I haven’t finished mentally masturbating with all this, so I definitely did not put it into words well, but on the other hand even I could, I’m not sure the Dope is the place to lay out a really good idea. I do not want to be victimized by an actual smart guy cribbing my ideas and preventing me from being the stupidest man to win a Nobel.

You could think of waveform collapse with quantum entanglement as communicating information instantaneously, if you really insist on it. But the sense of “communication of information” in which this occurs is different from the sense used in stating that information cannot be sent faster than light.
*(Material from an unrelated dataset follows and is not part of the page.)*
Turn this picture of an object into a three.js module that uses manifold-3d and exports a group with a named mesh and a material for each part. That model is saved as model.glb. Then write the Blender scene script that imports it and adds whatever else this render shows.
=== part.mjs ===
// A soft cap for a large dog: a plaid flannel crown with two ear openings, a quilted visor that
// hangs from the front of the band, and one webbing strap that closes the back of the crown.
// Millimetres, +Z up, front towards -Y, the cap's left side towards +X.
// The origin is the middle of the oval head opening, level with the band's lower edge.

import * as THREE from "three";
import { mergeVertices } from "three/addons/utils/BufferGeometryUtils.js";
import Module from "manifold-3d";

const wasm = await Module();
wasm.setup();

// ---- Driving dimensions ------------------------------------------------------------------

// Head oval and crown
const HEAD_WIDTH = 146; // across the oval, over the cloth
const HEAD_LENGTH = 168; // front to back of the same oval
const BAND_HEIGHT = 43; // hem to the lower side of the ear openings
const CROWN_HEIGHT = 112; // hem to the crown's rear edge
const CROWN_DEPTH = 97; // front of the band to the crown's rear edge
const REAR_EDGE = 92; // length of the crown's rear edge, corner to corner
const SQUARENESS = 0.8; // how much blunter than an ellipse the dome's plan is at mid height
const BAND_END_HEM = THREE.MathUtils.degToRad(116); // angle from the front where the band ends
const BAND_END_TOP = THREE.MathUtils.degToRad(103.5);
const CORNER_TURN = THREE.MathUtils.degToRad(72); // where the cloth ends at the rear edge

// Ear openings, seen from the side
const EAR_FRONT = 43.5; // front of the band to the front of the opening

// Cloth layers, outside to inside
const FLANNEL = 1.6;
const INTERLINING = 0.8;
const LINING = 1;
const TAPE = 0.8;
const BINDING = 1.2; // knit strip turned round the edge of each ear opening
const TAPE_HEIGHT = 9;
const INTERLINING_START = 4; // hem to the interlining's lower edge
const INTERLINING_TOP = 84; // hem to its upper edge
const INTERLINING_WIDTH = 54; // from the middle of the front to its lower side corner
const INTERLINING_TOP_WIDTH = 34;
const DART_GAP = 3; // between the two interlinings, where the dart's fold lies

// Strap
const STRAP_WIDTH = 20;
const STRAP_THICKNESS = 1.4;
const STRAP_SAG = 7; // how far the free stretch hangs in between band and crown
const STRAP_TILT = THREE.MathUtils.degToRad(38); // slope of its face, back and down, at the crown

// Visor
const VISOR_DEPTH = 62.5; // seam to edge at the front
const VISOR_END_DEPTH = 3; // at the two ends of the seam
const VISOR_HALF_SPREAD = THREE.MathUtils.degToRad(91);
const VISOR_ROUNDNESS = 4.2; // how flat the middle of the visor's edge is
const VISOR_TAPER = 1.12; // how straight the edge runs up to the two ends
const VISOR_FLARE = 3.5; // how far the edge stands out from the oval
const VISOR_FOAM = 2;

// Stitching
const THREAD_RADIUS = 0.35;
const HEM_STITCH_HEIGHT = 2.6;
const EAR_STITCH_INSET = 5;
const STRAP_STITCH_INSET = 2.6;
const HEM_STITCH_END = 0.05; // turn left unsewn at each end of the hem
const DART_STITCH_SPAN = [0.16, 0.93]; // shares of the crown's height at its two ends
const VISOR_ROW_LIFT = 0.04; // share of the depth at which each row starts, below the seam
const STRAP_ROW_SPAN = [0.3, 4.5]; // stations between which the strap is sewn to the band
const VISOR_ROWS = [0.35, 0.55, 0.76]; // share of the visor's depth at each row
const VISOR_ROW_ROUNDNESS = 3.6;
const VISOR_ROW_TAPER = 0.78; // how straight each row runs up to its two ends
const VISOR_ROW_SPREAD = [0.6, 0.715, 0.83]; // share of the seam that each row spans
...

When people say “information cannot be sent faster than light”, they mean something like “there’s no way to set-up a causal link between a sender at spacetime location A and a receiver at spacetime location B such that, for any method the sender uses to produce a message, the receiver learns about that message.” You could not accomplish this with quantum entanglement; the entanglement will not communicate arbitrary messages of the sender’s choosing. Rather, it will, in a sense, produce a message of its own choosing and give it to both parties involved (i.e., no party is able to act as a sender).

That having been said, you can always think of quantum mechanics in terms which avoid pretending there is an actual event such as waveform collapse at all, which I think makes it much easier to analyze the situation.